The US will also be allowed to export blueberries from states free of fruit flies, with mitigation measures in place for those where the pest is present.

Pork imports, meanwhile, will be subject to strict biosecurity protocols.

“Consequently, the USA-Africa Trade Desk has informed us that it will be shipping containers of poultry and pork to South Africa in two weeks’ time, which is testimony that these issues have been resolved,” the ministers announced.

“The shipments will come from the states of Georgia,  Mississippi, South Carolina, North Carolina and Alabama through the Ports of New Orleans in Louisiana, Savanna in Georgia, and Norfolk in Virginia.”

As is always the case in trade negotiations, one party will always seek to sneak in other issues.

“Another significant request from the US, was that South Africa consider reducing tariffs as a way to address the deficit and tariff disparity with the European Union due to the SADC-EU Economic Partnership Agreement,” the ministers noted.

Tau confirmed that the was due to be a South African Customs Union (SACU) on Tuesday to consider the issue. The EU may enjoy preferential status due to its volume of trade and the intermediate goods like catalytic converters it exports from South Africa.

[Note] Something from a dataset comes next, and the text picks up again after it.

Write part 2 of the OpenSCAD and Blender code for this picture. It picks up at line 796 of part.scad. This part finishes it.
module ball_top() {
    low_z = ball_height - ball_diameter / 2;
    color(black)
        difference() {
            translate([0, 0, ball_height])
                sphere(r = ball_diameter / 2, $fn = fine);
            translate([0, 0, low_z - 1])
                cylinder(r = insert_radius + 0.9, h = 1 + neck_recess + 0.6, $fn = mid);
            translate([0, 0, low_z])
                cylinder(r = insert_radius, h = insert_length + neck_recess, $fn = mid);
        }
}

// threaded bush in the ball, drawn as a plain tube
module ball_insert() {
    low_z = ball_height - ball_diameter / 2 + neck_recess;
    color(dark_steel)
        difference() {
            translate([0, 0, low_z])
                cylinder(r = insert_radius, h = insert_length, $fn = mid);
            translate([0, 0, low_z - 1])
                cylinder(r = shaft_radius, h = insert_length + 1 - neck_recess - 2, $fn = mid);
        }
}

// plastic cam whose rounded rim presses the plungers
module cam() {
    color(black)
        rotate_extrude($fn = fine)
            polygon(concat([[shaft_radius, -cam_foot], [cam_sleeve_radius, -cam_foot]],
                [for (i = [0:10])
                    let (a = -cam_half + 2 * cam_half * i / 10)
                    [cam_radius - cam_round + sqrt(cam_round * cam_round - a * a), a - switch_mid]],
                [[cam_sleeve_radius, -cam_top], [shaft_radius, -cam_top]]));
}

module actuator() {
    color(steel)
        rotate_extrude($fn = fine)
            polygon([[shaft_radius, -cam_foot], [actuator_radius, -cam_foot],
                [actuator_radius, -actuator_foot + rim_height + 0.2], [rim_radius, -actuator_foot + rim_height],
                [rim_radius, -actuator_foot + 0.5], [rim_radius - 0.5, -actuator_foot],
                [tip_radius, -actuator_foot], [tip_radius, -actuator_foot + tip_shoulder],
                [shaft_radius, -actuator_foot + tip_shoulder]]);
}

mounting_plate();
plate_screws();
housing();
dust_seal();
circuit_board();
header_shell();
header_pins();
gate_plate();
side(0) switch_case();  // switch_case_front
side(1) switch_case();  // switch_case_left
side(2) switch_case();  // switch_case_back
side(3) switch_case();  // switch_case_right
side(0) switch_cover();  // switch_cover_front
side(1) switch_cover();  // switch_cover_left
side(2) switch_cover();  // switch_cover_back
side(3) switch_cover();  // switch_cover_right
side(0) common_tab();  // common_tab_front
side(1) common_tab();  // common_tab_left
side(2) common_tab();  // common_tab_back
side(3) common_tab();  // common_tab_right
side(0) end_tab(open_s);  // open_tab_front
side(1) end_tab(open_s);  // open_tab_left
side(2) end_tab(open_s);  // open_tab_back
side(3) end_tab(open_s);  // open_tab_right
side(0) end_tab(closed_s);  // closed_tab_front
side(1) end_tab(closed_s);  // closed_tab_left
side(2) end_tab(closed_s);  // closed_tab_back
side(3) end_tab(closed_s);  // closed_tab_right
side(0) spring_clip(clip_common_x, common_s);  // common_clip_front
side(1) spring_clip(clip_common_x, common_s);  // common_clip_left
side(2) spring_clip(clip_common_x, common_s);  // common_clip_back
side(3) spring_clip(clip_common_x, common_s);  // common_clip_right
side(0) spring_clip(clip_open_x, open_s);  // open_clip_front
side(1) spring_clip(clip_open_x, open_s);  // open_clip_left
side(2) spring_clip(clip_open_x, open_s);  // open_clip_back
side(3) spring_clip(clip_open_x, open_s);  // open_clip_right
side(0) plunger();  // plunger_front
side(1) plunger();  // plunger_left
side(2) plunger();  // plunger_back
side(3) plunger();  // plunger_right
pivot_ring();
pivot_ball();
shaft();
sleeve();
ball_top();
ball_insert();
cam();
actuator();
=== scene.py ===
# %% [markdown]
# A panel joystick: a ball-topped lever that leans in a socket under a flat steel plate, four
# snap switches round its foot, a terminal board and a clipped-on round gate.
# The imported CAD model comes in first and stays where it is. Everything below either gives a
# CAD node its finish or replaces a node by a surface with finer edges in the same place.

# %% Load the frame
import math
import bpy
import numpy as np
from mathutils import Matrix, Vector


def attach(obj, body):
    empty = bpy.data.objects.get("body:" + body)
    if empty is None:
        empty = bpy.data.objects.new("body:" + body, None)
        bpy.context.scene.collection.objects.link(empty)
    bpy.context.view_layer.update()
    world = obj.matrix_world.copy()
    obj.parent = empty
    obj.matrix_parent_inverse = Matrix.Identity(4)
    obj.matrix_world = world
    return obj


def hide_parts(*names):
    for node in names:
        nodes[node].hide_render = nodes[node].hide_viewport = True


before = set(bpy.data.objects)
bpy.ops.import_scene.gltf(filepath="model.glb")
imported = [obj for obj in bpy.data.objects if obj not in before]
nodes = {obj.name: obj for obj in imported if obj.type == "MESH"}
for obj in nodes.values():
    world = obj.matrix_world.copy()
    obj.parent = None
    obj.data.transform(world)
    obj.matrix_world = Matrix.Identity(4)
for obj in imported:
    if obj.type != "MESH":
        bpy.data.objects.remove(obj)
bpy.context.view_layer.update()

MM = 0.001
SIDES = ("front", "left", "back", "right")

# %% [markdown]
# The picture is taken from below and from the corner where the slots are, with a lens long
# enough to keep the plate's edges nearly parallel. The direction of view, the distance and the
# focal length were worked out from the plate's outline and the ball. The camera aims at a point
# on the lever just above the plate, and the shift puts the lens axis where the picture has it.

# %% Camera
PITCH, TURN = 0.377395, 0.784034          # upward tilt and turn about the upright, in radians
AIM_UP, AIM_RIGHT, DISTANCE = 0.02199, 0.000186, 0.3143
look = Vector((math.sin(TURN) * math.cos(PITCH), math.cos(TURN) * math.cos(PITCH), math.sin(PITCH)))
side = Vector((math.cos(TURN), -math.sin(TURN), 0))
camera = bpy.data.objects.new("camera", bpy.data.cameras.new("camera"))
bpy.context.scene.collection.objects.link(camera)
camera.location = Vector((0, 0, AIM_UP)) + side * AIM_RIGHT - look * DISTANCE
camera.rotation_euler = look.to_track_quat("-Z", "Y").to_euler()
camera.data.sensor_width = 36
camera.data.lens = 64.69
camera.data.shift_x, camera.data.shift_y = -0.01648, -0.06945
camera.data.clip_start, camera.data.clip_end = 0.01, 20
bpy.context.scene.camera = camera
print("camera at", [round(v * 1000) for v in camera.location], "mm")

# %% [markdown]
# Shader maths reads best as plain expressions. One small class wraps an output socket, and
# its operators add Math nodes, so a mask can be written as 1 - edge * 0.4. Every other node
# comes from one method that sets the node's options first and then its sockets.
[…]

The bloc may thus be unhappy to see the tariff advantage over the US eroded.

The ministers confirmed that 77 exporters have approached the Export Support Desk, with 23 receiving direct assistance.

They also announced plans to establish a Localisation Support Fund, though Tau could not clarify how it would be financed.

Previously announced measures include the creation of an Export Competitiveness Support Fund, support from entities such as the Unemployment Insurance Fund (UIF), and a block exemption from the Competition Act to allow exporters to cooperate.

The proposed details of the latter will be published on Friday.

Export diversification is another critical pillar of the government response.

“The diversification is a strategic imperative to ensure better resilience of our economy to economic shocks. This is not a plan B; it is a plan A for long-term resilience and competitiveness,” the ministers said.

“We are looking at Asia, including Japan, Vietnam and Thailand, the Middle East and India. We are pursuing these markets because we see growing demand, existing negotiations, and a positive reception to South African products.”

Tau confirmed that direct negotiations are also underway with several Gulf states.

“This is not just about trade numbers; it is directly linked to job protection. Diversification is about protecting rural livelihoods and ensuring sustainable agricultural growth for our people,” he said.

South Africa will also seek to leverage its relatively favourable position in US trade.

“ South Africa is the 43rd export destination for the United States and accounts for 0.25% of total US imports and is therefore not a threat to US production.” But that may not be enough. The US will be concerned that if they give concession to SA, they will have to do so to others.

South Africa says it expects an import surge and dumping as other countries look for alternative outlets for their goods that were destined for the US.

Dumping is the act of selling goods in a foreign market at a lower price than it costs to produce in their home country. This undercuts the goods in a foreign market.

Government says there is already excess capacity for items such as steel, glass, subsidised agricultural goods, solar panels and automotives in world markets.

To guard against import surge and dumping, South Africa would need heightened vigilance and borders and at customs as well as, ironically, to impose tariffs and import duties.

The DTIC says it also encourage local companies to buy local and assist those with export potential to search for new markets.